Data entries:

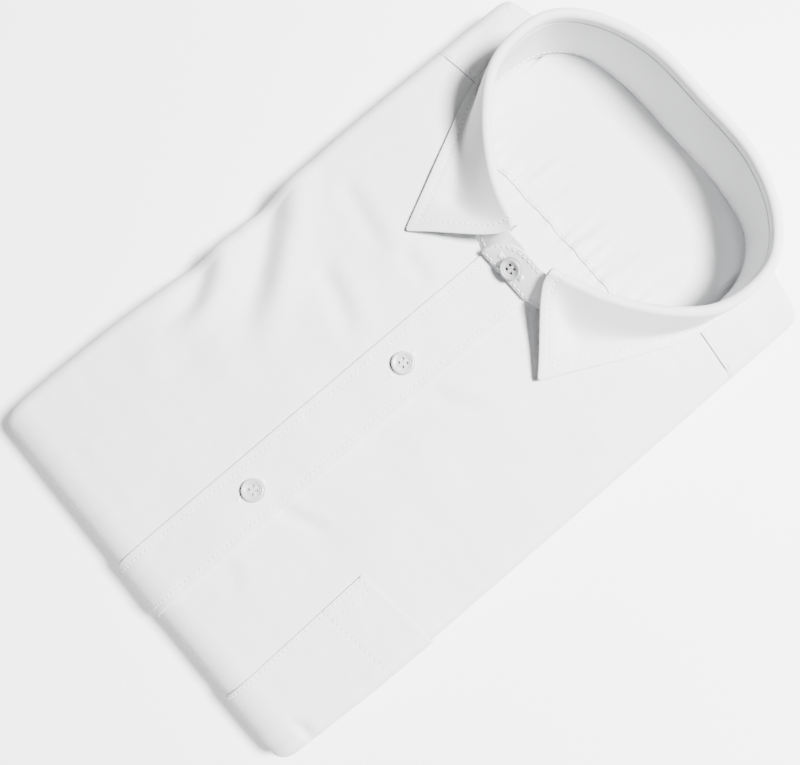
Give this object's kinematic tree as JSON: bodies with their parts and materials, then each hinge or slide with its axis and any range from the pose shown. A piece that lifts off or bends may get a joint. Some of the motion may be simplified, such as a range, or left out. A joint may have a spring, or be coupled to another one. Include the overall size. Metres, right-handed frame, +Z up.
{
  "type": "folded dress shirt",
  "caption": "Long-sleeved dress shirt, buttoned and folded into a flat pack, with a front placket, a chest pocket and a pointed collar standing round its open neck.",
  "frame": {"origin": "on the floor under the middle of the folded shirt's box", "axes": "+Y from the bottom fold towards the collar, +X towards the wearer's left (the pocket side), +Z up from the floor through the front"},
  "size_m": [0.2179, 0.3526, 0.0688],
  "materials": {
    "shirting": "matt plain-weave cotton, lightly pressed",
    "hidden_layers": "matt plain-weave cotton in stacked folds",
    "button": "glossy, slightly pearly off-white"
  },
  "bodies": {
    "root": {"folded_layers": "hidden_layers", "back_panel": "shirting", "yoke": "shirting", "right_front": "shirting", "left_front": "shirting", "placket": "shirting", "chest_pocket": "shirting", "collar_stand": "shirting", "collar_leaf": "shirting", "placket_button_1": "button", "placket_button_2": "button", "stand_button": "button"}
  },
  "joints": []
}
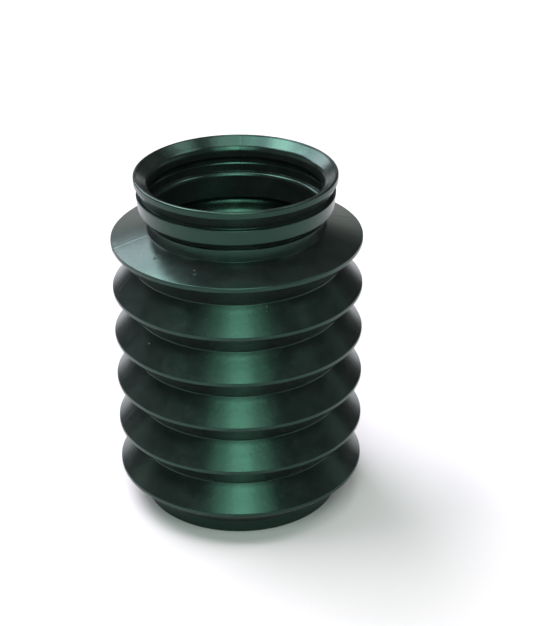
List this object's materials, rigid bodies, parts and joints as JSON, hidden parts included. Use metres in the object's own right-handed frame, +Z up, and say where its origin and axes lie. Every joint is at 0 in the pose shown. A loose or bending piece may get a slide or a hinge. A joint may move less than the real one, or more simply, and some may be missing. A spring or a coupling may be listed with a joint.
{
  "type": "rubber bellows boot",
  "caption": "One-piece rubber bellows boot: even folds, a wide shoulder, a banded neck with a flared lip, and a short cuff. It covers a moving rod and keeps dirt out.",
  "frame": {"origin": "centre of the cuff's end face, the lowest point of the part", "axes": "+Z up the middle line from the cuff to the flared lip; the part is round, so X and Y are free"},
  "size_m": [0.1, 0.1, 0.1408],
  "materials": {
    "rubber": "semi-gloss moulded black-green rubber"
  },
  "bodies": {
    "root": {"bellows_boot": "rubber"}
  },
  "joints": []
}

Exercise task: Write out every line exactly as it stands.

Response below:
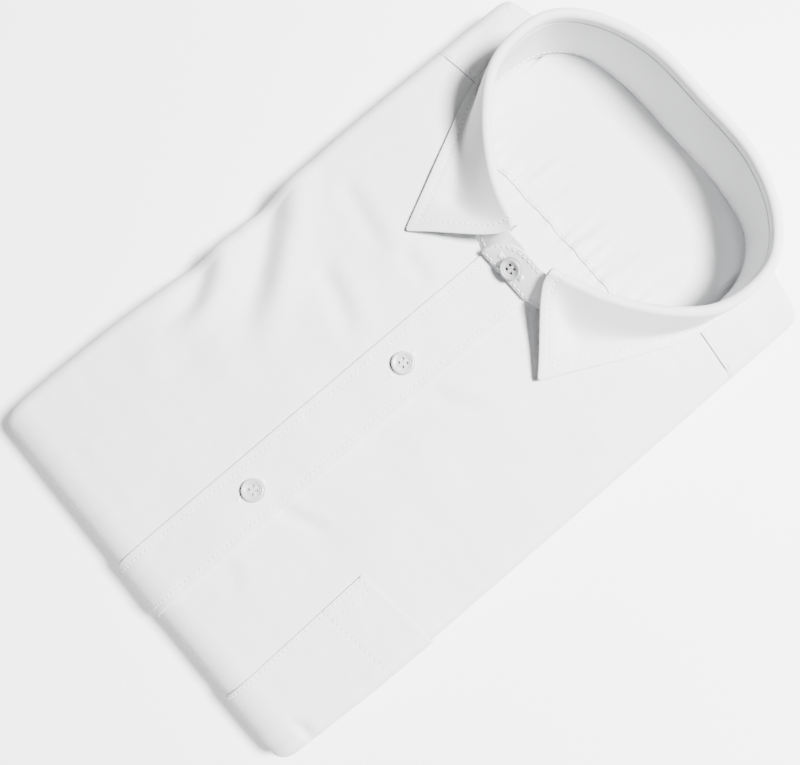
Give this object's kinematic tree as JSON: bodies with their parts and materials, then each hinge or slide with its axis and any range from the pose shown. A piece that lifts off or bends may get a joint. Some of the motion may be simplified, such as a range, or left out. A joint may have a spring, or be coupled to another one. Include the overall size. Metres, right-handed frame, +Z up.
{
  "type": "folded dress shirt",
  "caption": "Long-sleeved dress shirt, buttoned and folded into a flat pack, with a front placket, a chest pocket and a pointed collar standing round its open neck.",
  "frame": {"origin": "on the floor under the middle of the folded shirt's box", "axes": "+Y from the bottom fold towards the collar, +X towards the wearer's left (the pocket side), +Z up from the floor through the front"},
  "size_m": [0.2179, 0.3526, 0.0688],
  "materials": {
    "shirting": "matt plain-weave cotton, lightly pressed",
    "hidden_layers": "matt plain-weave cotton in stacked folds",
    "button": "glossy, slightly pearly off-white"
  },
  "bodies": {
    "root": {"folded_layers": "hidden_layers", "back_panel": "shirting", "yoke": "shirting", "right_front": "shirting", "left_front": "shirting", "placket": "shirting", "chest_pocket": "shirting", "collar_stand": "shirting", "collar_leaf": "shirting", "placket_button_1": "button", "placket_button_2": "button", "stand_button": "button"}
  },
  "joints": []
}
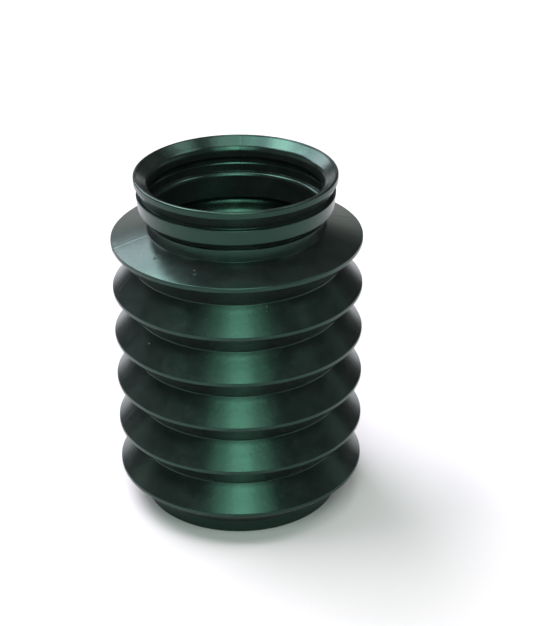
List this object's materials, rigid bodies, parts and joints as JSON, hidden parts included. Use metres in the object's own right-handed frame, +Z up, and say where its origin and axes lie. Every joint is at 0 in the pose shown. A loose or bending piece may get a slide or a hinge. A joint may move less than the real one, or more simply, and some may be missing. A spring or a coupling may be listed with a joint.
{
  "type": "rubber bellows boot",
  "caption": "One-piece rubber bellows boot: even folds, a wide shoulder, a banded neck with a flared lip, and a short cuff. It covers a moving rod and keeps dirt out.",
  "frame": {"origin": "centre of the cuff's end face, the lowest point of the part", "axes": "+Z up the middle line from the cuff to the flared lip; the part is round, so X and Y are free"},
  "size_m": [0.1, 0.1, 0.1408],
  "materials": {
    "rubber": "semi-gloss moulded black-green rubber"
  },
  "bodies": {
    "root": {"bellows_boot": "rubber"}
  },
  "joints": []
}